Buffett's green buy turns the Oracle of Omaha into the Sun King

Going against the grain has always been one of Warren Buffett's strictest maxims for making money; he bought Wrigley's chewing gum when it was stuck on the floor and shares in Goldman Sachs and Bank of America when they were close to bottom. (His Berkshire Hathaway company beat the S&P 500 index last year – and BofA shares were up 17 per cent).

So you have to sit up when the octogenarian makes new moves, as he did last week by buying a Californian solar energy project that has the potential to be the biggest in the world.
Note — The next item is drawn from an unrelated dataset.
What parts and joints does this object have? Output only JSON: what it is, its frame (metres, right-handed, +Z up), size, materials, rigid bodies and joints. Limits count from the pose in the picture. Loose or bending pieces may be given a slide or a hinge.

It's Buffett's third investment in solar in little over a year – tax breaks help – but this latest is a game-changer and shows just how fast the solar industry is developing. He's making the $2.5bn (£1.6bn) investment through MidAmerican Energy Holdings – a subsidiary of Berkshire Hathaway. It's buying the two 579-megawatt photovoltaic projects in the Antelope Valley which are still under development and form part of MidAmerican Solar which owns other big solar farms in the district.

This is a classic Buffett-style business – one with high capital expenditure needs that eat up the billions of cash that Berkshire spews out every year. He also likes being in the lead in his industries, helping shape policy just as he did with the banks after the crash. In fact, US analysts are asking whether Buffett is building MidAmerican up to float. After this latest deal, it has the potential to be one of the biggest green businesses in the US and possibly the world.

Buffett also knows that the US is taking its sun power seriously – the authorities recently gave pre-approved planning on huge tracts of land across six states, about 285,000 acres of public land, for solar developers to now look at with low risk.

That's the sort of approach we need here in the UK where – believe it or not – the potential for solar energy is also huge and so much cheaper and more efficient than other renewables such as wind. To quote one of Buffett's many aphorisms: "As Mae West said, 'Too much of a good thing can be wonderful'."